Every entry must be given again exactly.

Rows from an object dataset:
----------
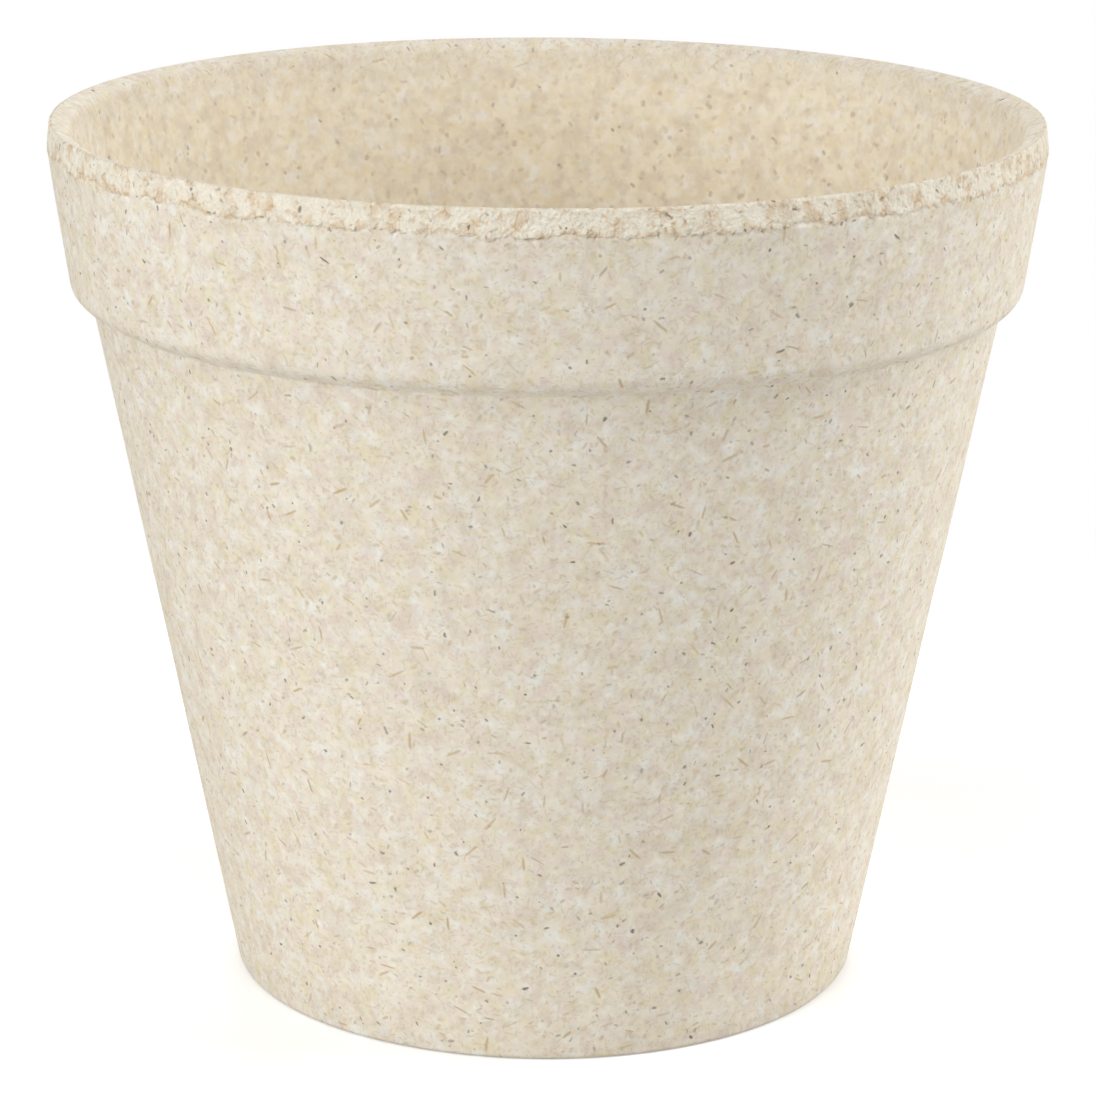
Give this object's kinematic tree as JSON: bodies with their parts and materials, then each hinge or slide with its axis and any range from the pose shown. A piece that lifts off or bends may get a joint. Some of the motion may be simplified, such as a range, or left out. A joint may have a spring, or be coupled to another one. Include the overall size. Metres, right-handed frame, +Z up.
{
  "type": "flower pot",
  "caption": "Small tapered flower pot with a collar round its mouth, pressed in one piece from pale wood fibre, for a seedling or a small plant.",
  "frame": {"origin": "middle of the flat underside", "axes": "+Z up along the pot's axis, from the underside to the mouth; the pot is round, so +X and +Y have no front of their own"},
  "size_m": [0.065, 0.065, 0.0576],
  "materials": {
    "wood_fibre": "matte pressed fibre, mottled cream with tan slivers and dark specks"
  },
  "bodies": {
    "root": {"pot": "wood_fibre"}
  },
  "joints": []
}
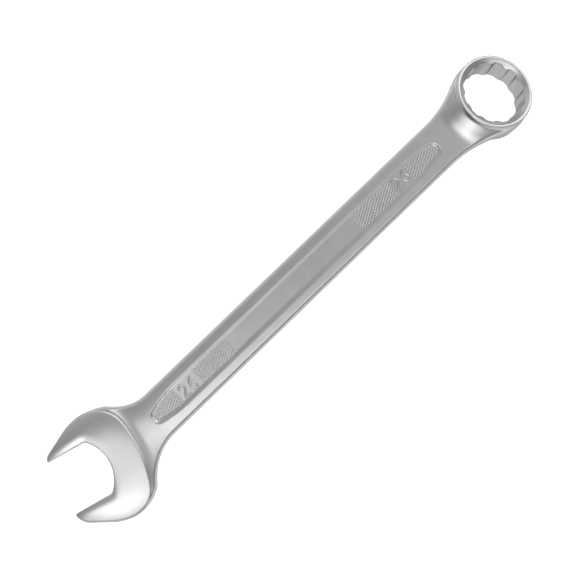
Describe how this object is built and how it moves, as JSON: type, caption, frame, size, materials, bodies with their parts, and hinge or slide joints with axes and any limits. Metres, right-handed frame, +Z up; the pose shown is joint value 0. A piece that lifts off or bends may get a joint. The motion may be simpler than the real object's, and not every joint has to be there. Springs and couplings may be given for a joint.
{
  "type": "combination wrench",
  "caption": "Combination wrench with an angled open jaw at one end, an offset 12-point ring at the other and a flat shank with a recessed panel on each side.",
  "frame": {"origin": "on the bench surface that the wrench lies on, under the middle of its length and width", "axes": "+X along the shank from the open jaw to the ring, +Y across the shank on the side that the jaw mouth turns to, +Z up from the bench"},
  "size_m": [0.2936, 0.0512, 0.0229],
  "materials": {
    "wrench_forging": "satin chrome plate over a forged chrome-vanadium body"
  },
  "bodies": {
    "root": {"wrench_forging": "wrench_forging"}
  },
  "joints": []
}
----------
• _ANSWER TO THIS EXERCISE_
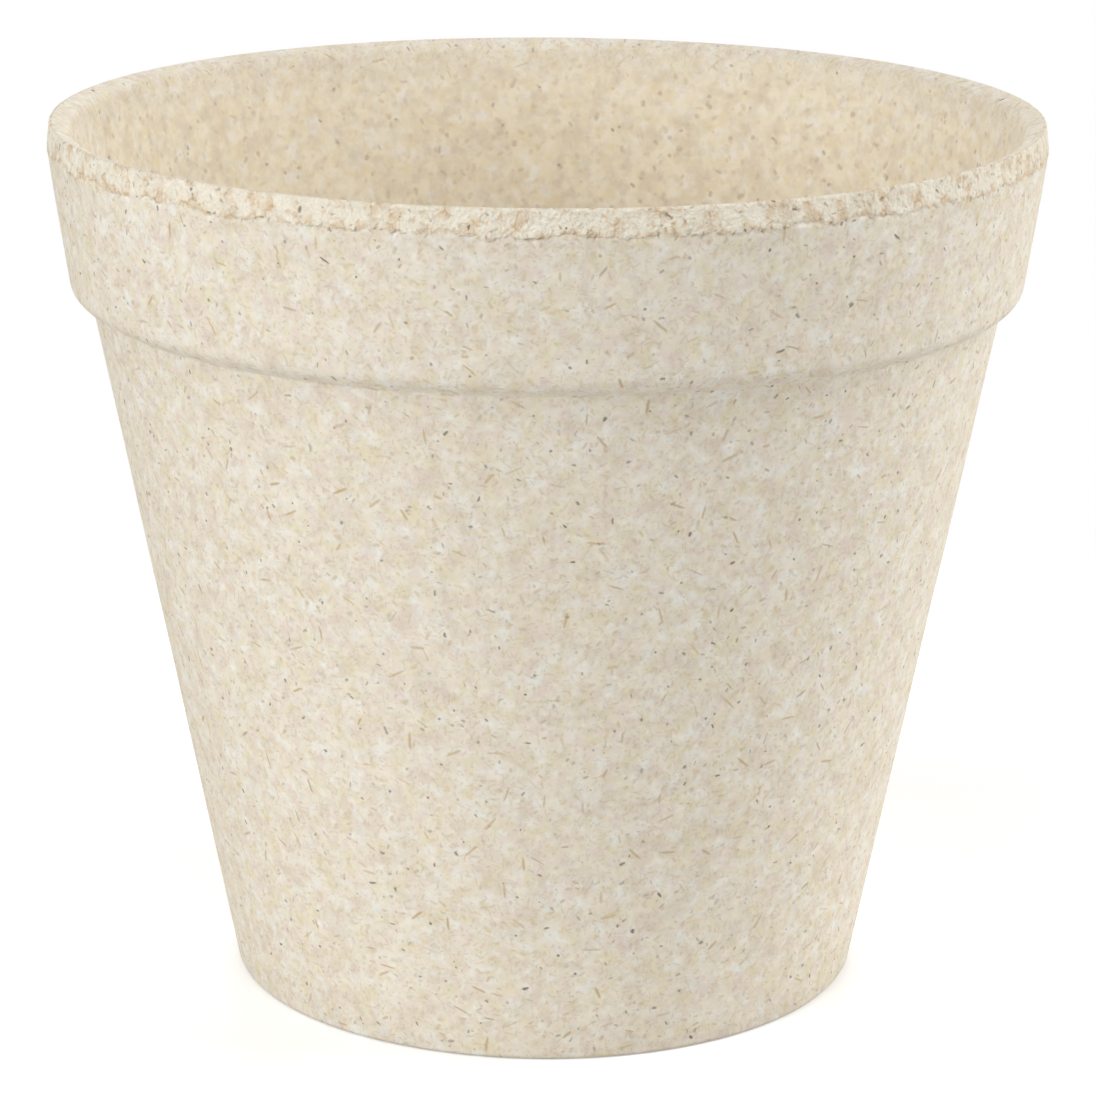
Give this object's kinematic tree as JSON: bodies with their parts and materials, then each hinge or slide with its axis and any range from the pose shown. A piece that lifts off or bends may get a joint. Some of the motion may be simplified, such as a range, or left out. A joint may have a spring, or be coupled to another one. Include the overall size. Metres, right-handed frame, +Z up.
{
  "type": "flower pot",
  "caption": "Small tapered flower pot with a collar round its mouth, pressed in one piece from pale wood fibre, for a seedling or a small plant.",
  "frame": {"origin": "middle of the flat underside", "axes": "+Z up along the pot's axis, from the underside to the mouth; the pot is round, so +X and +Y have no front of their own"},
  "size_m": [0.065, 0.065, 0.0576],
  "materials": {
    "wood_fibre": "matte pressed fibre, mottled cream with tan slivers and dark specks"
  },
  "bodies": {
    "root": {"pot": "wood_fibre"}
  },
  "joints": []
}
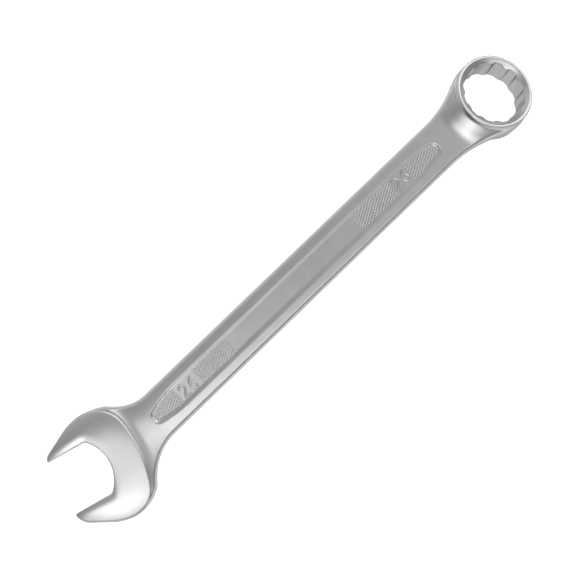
Describe how this object is built and how it moves, as JSON: type, caption, frame, size, materials, bodies with their parts, and hinge or slide joints with axes and any limits. Metres, right-handed frame, +Z up; the pose shown is joint value 0. A piece that lifts off or bends may get a joint. The motion may be simpler than the real object's, and not every joint has to be there. Springs and couplings may be given for a joint.
{
  "type": "combination wrench",
  "caption": "Combination wrench with an angled open jaw at one end, an offset 12-point ring at the other and a flat shank with a recessed panel on each side.",
  "frame": {"origin": "on the bench surface that the wrench lies on, under the middle of its length and width", "axes": "+X along the shank from the open jaw to the ring, +Y across the shank on the side that the jaw mouth turns to, +Z up from the bench"},
  "size_m": [0.2936, 0.0512, 0.0229],
  "materials": {
    "wrench_forging": "satin chrome plate over a forged chrome-vanadium body"
  },
  "bodies": {
    "root": {"wrench_forging": "wrench_forging"}
  },
  "joints": []
}